For some, air conditioning has become too expensive to afford at all.
In Denver, the nonprofit Energy Outreach Colorado said many of the people it serves have never had to own an AC unit. “Now people who would normally contact us because they have a problem with a furnace, they’re contacting us saying, ‘Is there anything you can do to help us with some kind of cooling?'” said spokeswoman Denise Stepto.
During the pandemic, New York City distributed 74,000 air conditioners to low-income seniors isolating in their apartments. Later, when Columbia University’s Hernández surveyed recipients, she found that some were reluctant to use them on the hottest days because of the expense.
In Memphis, about half the average electric bill in the summer is from air conditioning, according to the city’s power company, Memphis Light, Gas and Water. The average monthly price consumers pay just to air-condition their homes surged to $125 this summer, up from $75 in the past two years.

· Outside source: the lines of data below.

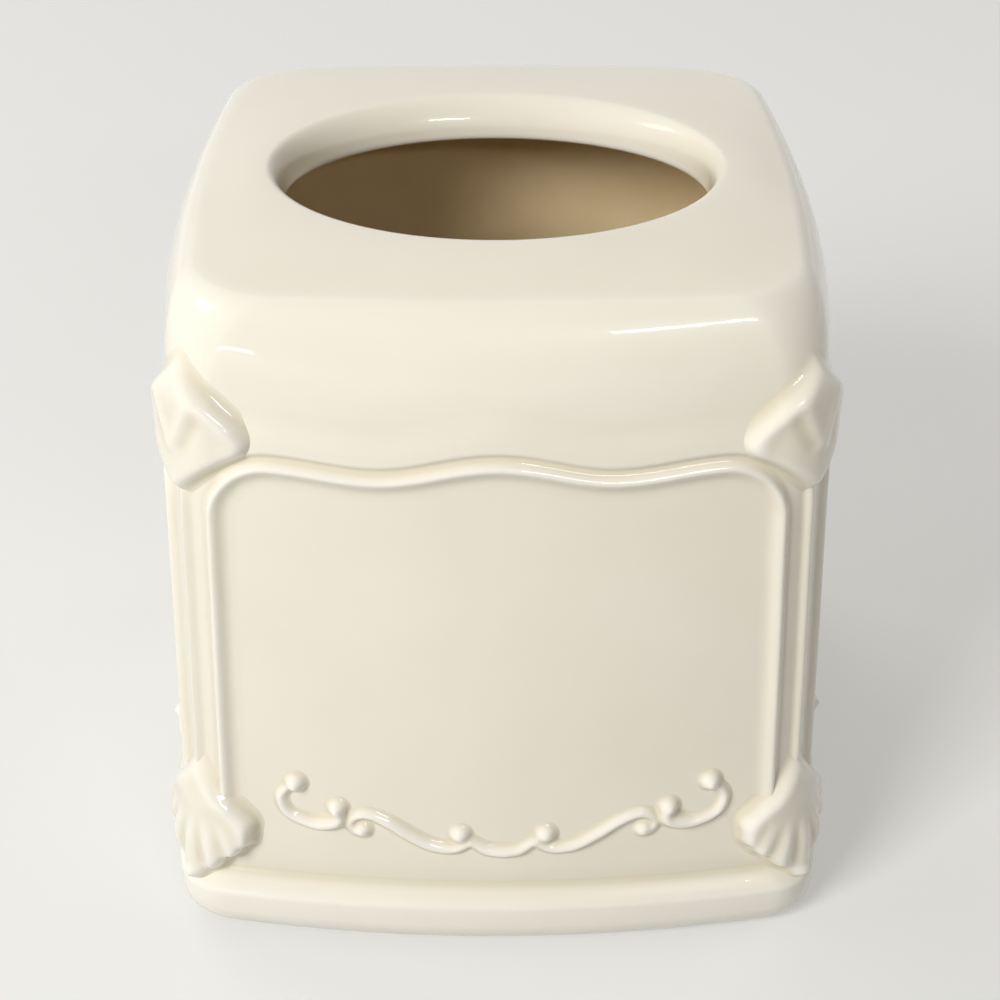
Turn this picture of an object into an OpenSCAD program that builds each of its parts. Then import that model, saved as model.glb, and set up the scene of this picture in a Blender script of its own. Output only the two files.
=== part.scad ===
// Cover for a cube tissue box: a glazed earthenware casting with sprigged relief on its four walls.
// Origin at the centre of the open foot, on the surface that the cover stands on. +Z is up, the front wall faces -Y.
// A place on a wall is given as t, the distance along the wall from its middle, and z, the height.

/* [Body] */
// Width over the foot rim, the same from side to side and front to back
base_width = 152; // [144:0.5:176]
// Height to the top of the ring round the mouth
height = 152.5; // [146:0.5:180]
// Thickness of the cast walls
wall_thick = 4.8; // [3.5:0.1:6]
// Distance that the middle of a wall bows out past its corners
wall_bow = 8.7; // [4:0.1:11]
// Plan radius of the upright corners
corner_r = 12.5; // [9:0.5:15]
// Distance that a wall leans in from the foot to the shoulder
wall_lean = 3.6; // [1:0.1:6]

/* [Foot] */
// Height of the upright face of the foot rim
rim_height = 10.5; // [8:0.5:12]
// Distance that the rim stands out past the wall above it
rim_proud = 3.1; // [1.5:0.1:4.5]
// Height of the hollow curve between the rim and the wall
cove_height = 6.5; // [4:0.5:8]
// Inward reach of the rounding under the rim
foot_round_in = 5; // [3:0.5:6]
// Height of the rounding under the rim
foot_round_up = 7; // [4:0.5:8]
// Width of the flat ring that the cover stands on
foot_ring = 3.5; // [2.5:0.1:4.5]

/* [Shoulder and top] */
// Height of the round shoulder
shoulder_height = 24; // [18:0.5:30]
// Inward reach of the round shoulder
shoulder_in = 9.8; // [6:0.2:14]
// Rise of the top from the shoulder to the ring round the mouth
crown_rise = 1.5; // [0.5:0.1:3]
// Bow of the sides where the shoulder ends
top_bow = 3.5; // [1.5:0.1:5]
// Plan radius of the corners where the shoulder ends
top_corner_r = 17.5; // [13:0.5:20]

/* [Mouth] */
// Length of the oval mouth from side to side
mouth_length = 90; // [76:0.5:96]
// Width of the oval mouth from front to back
mouth_width = 66; // [56:0.5:76]
// Depth of the turned-in lip below the top
lip_drop = 7.8; // [6:0.1:10]
// Reach of the lip's rounding at the two ends of the mouth
roll_ends = 3.5; // [2:0.1:5]
// Reach of the lip's rounding at the front and back of the mouth
roll_front = 6.2; // [4:0.1:8]
// Thickness of the lip's lower edge
lip_edge = 2.6; // [2:0.1:3.5]

/* [Panel frame] */
// Drop from the foot of the shoulder to the frame's bead, at the middle of a wall
frame_drop = 6.9; // [4:0.1:14]
// Drop from the middle crest to the two hollows beside it
wave_dip = 3.6; // [1:0.1:5]
// Rise from a hollow to the crest at the frame's corner
wave_rise = 1.7; // [0.5:0.1:3]
// Distance from the cover's corner line to the bead
bead_inset = 6.2; // [5:0.1:7.5]
// Radius of the bead line at the frame's two corners
frame_corner_r = 12; // [9:0.5:14]
// Width of the bead
bead_width = 3.2; // [2:0.1:4]
// Height of the bead above the wall
bead_height = 1.3; // [0.8:0.1:2]
// Distance from the bead to the step above it
step_out = 2.9; // [2.4:0.1:4]
// Height of the step and of the corner ridge above the wall
step_height = 0.9; // [0.6:0.05:1.4]
// Width over which the step fades into the wall above it
step_fade = 1.9; // [1:0.1:3]

/* [Corner shells] */
// Drop from the top of the cover to the point from which an upper shell fans out
upper_shell_drop = 13.5; // [11.5:0.5:16.5]
// Length of an upper shell along the corner line
upper_shell_length = 25.5; // [20:0.5:28]
// Height of the point from which a lower shell fans out
lower_shell_top = 46; // [42:0.5:50]
// Length of a lower shell along the corner line
lower_shell_length = 30.5; // [25:0.5:33]
// Length of a shell along its two outer edges
shell_side_length = 21.5; // [18:0.5:24]
// Angle from the corner line to an outer edge of the shell
shell_spread = 46; // [35:1:52]
// Number of flutes in a shell
shell_flutes = 9; // [5:2:13]
// Height of the shell's lower edge above the wall
shell_height = 3.3; // [2:0.1:4.5]
// Depth of the valleys between the flutes
flute_depth = 0.7; // [0.2:0.1:1.2]
// Distance that a flute's end stands out past the valleys beside it
scallop_out = 1.1; // [0.3:0.1:2]

/* [Garland] */
// Distance from the cover's corner line to the garland's outer beads
garland_margin = 17.1; // [16:0.1:25]
// Height of the garland from its lowest strand to its top beads
garland_height = 18; // [14:0.5:22]
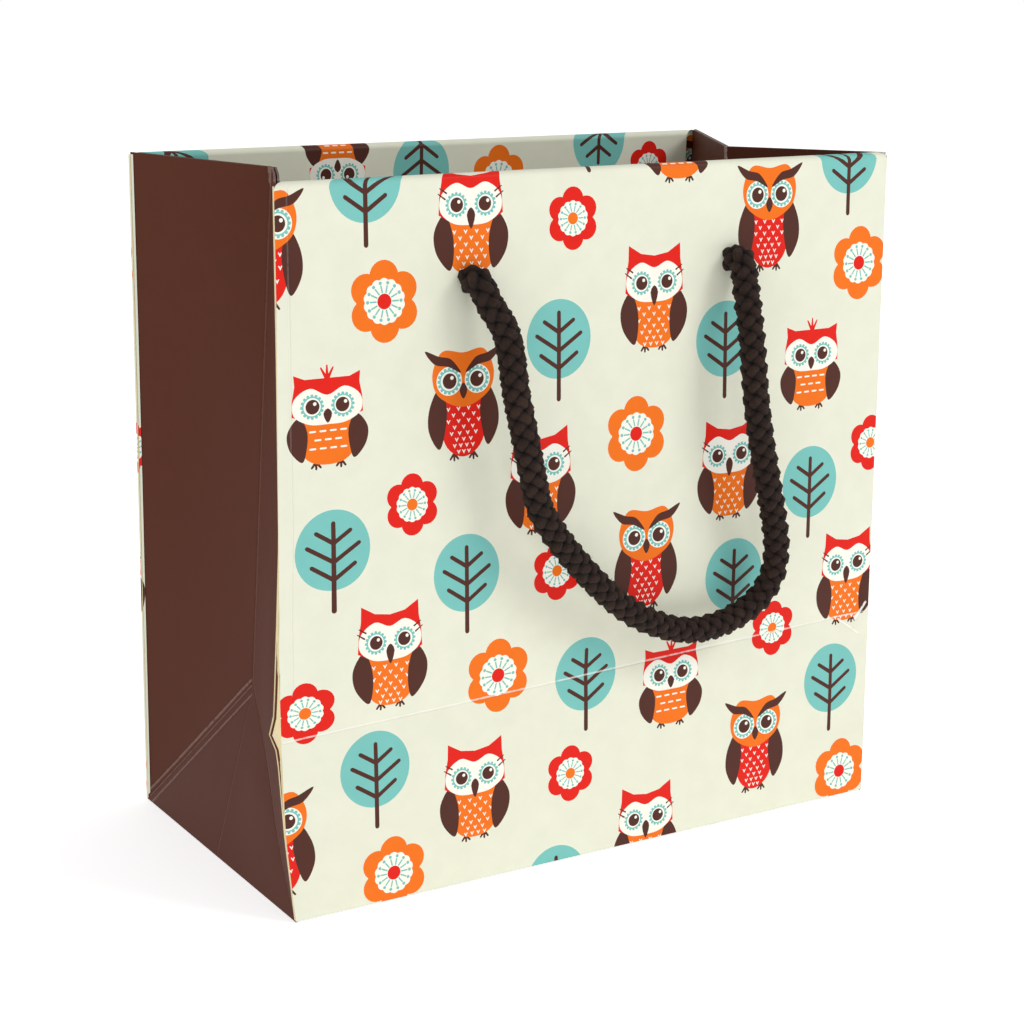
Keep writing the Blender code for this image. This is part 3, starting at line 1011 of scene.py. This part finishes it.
def side_gusset(side):
    body = f"{side}_gusset"
    near, far = ("back", "front") if side == "left" else ("front", "back")
    paint = GUSSET if side == "left" else GUSSET_RIGHT
    inward = SIDES[side] @ Vector((1, 0, 0))

    def triangle(i, j):
        a = CORNER.lerp(Vector((CORNER.x, -CORNER.y, 0)), i)
        p = a.lerp(FOOT, j * 0.999)
        if side == "left":
            p = bulged(p, smooth((i - 0.5) / 0.5) * (1 - smooth(j / GUSSET_REACH)), True)
        return SIDES[side] @ p

    tri = shell(f"{side}_gusset_foot", triangle, 24, 24, PAPER, [paint, INSIDE, paint], inward,
                lambda i, j: ((37 - 74 * i) * (1 - j), 36.4 * j))
    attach(tri, body)
    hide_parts(f"{side}_gusset_triangle")
    for half, name in ((1, near), (-1, far)):
        for layer, low, inset in (("half", 0.0, 0.0), ("hem", 0.66, 0.75)):
            place = gusset_half(side, half, inset)
            first = 0.010 if layer == "half" else 0.05

            def fitted(i, j):
                return place(first + (1 - first) * i, low + (1 - low) * j)

            inner = INSIDE if layer == "half" else paint
            def flat(i, j):
                t = low + (1 - low) * j
                return half * 37 * (1 - i), 36.4 * i * (1 - t) + 140 * t

            piece = shell(f"{side}_gusset_{name}_{layer}", fitted, 18, 44, PAPER, [paint, inner, paint],
                          inward, flat)
            diagonal = (CREASE_TOP - CORNER).normalized()
            mid = CORNER.lerp(CREASE_TOP, 0.5)
            inner_point = FOOT.lerp(CREASE_TOP, 0.4)
            toward = (inner_point - mid) - diagonal * (inner_point - mid).dot(diagonal)
            toward.normalize()
            start, end = mid + toward * 4.0, mid - toward * 4.0
            if half < 0:
                start, end = Vector((start.x, -start.y, start.z)), Vector((end.x, -end.y, end.z))
            start, end = SIDES[side] @ start, SIDES[side] @ end
            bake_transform(piece)
            if layer == "half":
                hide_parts(f"{body}_{name}_inner", f"{body}_{name}_outer")
            else:
                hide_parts(f"{side}_hem_{name}_inner", f"{side}_hem_{name}_outer")


def wrap_strip():
    """The printed sheet's narrow lap round the back left corner, onto the gusset."""
    place = gusset_half("left", 1)

    def lap(x, y):
        return place((x - 70) / 40, y / 140) + Vector((-0.12, 0, 0))

    shapes = shapes_in(70, 71.6, 0, 140, PLACES)
    strip = print_sheet("back_corner_lap", 70, 71.4, 0.5, 139.6, shapes, with_normal(lap, 0.05), 0.7)
    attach(strip, "left_gusset_back")


def finish_cad_nodes():
    nodes = frame["nodes"]
    paints = {
        "base_board": BOARD,
        "bottom_flap_back": plain_paper("base_cream", CREAM, 0.45),
        "bottom_flap_front": plain_paper("base_cream_inner", CREAM, 0.45),
        "bottom_flap_left": plain_paper("base_brown", BROWN, 0.45),
        "bottom_flap_right": plain_paper("base_brown_inner", BROWN, 0.45),
    }
    for name, material in paints.items():
        nodes[name].data.materials.clear()
        nodes[name].data.materials.append(material)


# ---------------------------------------------------------------- stage, light and camera


def stage():
    mesh = bpy.data.meshes.new("floor")
    s = 3.0
    mesh.from_pydata([(-s, -s, 0), (s, -s, 0), (s, s, 0), (-s, s, 0)], [], [[0, 1, 2, 3]])
    n = Nodes("studio_floor")
    n.shader.inputs["Base Color"].default_value = (0.93, 0.93, 0.93, 1)
    n.shader.inputs["Roughness"].default_value = 0.9
    n.shader.inputs["Specular IOR Level"].default_value = 0.0
    n.shader.inputs["Emission Color"].default_value = (1, 1, 1, 1)
    n.shader.inputs["Emission Strength"].default_value = 0.56
    mesh.materials.append(n.material)
    floor = bpy.data.objects.new("floor", mesh)
    floor.location.z = -0.0002
    bpy.context.scene.collection.objects.link(floor)
    world = bpy.data.worlds.new("studio")
    bpy.context.scene.world = world
    world.use_nodes = True
    background = world.node_tree.nodes["Background"]
    background.inputs[0].default_value = (1, 1, 1, 1)
    seen = world.node_tree.nodes.new("ShaderNodeLightPath").outputs["Is Camera Ray"]
    share = world.node_tree.nodes.new("ShaderNodeMapRange")
    share.inputs["To Min"].default_value = 0.57
    share.inputs["To Max"].default_value = 1.0
    world.node_tree.links.new(seen, share.inputs["Value"])
    world.node_tree.links.new(share.outputs["Result"], background.inputs[1])
    for name, spot, size, power in (
        ("key", (0.85, -1.0, 1.05), 0.55, 7.9),
        ("fill", (-1.5, -0.5, 0.9), 1.1, 2.0),
    ):
        light = bpy.data.lights.new(name, "AREA")
        light.size = size
        light.energy = power
        lamp = bpy.data.objects.new(name, light)
        bpy.context.scene.collection.objects.link(lamp)
        lamp.location = spot
        aim = Vector((0, 0, 0.06)) - Vector(spot)
        lamp.rotation_euler = aim.to_track_quat("-Z", "Y").to_euler()


def camera():
    data = bpy.data.cameras.new("camera")
    data.sensor_width = 36
    data.lens = 77.02
    data.shift_x, data.shift_y = 0.0176, 0.0749
    data.clip_start, data.clip_end = 0.01, 20
    obj = bpy.data.objects.new("camera", data)
    bpy.context.scene.collection.objects.link(obj)
    heading, tilt, roll = -0.5437, 1.2874, 0.0087
    turn = Matrix.Rotation(heading, 4, "Z") @ Matrix.Rotation(tilt, 4, "X") @ Matrix.Rotation(roll, 4, "Z")
    obj.matrix_world = Matrix.Translation((-0.2374, -0.3863, 0.1793)) @ turn
    bpy.context.scene.camera = obj


def main():
    scene = bpy.context.scene
    scene.view_settings.view_transform = "Standard"
    for old in [o for o in scene.objects if o.name in ("Cube", "Light", "Camera")]:
        bpy.data.objects.remove(old)
    camera()
    for side in ("front", "back"):
        handle(side)
        printed_side(side)
    for side in ("left", "right"):
        side_gusset(side)
    wrap_strip()
    finish_cad_nodes()
    stage()


main()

“I’ve seen people not be able to live in their houses this year because of lack of air conditioning, so they’ve gone to live with family,” said Mary Hamlett, vice president of family programs at the Metropolitan Inter-Faith Association in Memphis. “Either units break and they can’t afford to have them repaired or they can’t afford to run them in a way that would keep them cool enough.”
The day after Besong visited the aid office, the lights in her East Nashville apartment flickered off. “I was like, ‘Oh, my God,'” she said. “I was so scared.”
To her relief, it turned out to be just a minor power outage. She soon got the call: The nonprofit would pay off her balance. Going forward, Besong plans to take on more work cleaning homes to help pay the bills.
“I’m going to get the help that I can get now,” she said while air frying chicken patties for dinner. Her daughter Kaydence played at the table while her son Carter worked on spelling homework under the kitchen lights.
“And then after that,” she added, “I’ll be able to give back. Pay it forward.”